In one case, it was actually three places he was supposed to be at the same time. People who were authority figures in his life had come to him and asked him to be someplace at the same time as a different authority figure. Having no idea how to deal with the situation, he had told them all yes and then tried to straighten out the situation the evening before when none of the authority figures could be reached. Uncertain as to how this could be done he had called me. This was a very frustrating situation for both he and me as there was no easy way to deal with it, but the key response is to first, metaphorically put out fires and reduce the amount of damage that will happen, and then work to prevent it from repeating.
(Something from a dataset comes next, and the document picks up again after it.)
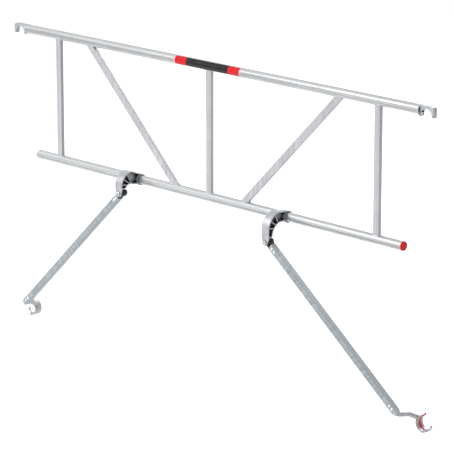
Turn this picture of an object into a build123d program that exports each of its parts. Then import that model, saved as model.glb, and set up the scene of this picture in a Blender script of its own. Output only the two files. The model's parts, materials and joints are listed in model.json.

After the second time, a few repeated plaintive whinings by me of “didn't I tell you that you have to remember you can't be in two places at the same time?” a more logical, systematic approach to correcting the situation had to be undertaken. Therefore I got ahold of an inexpensive appointment book, gave it to him, and showed him step by step that if he had an appointment he should write it in his appointment book and then if he had a second appointment at the same time he should, immediately or as soon as possible, decide which one was the most important and then call and reschedule or cancel the other one. This, interestingly enough, fits within his cultural framework as Karen kids, even in refugee camps, are raised on pirated Hong Kong movies and this resembles something a successful, highly important Chinese businessman in the Hong Kong films might do. He is, in fact, quite proud of his appointment book and found the lesson quite useful and has mentioned it to me more than once.
Most recently arrived Karen, as well as many other ethnic groups, could easily demonstrate trouble meeting appointments. The key to preventing this is to stress the importance of appointments and also educate on what to do when two people wish you to be in the same place at the same time.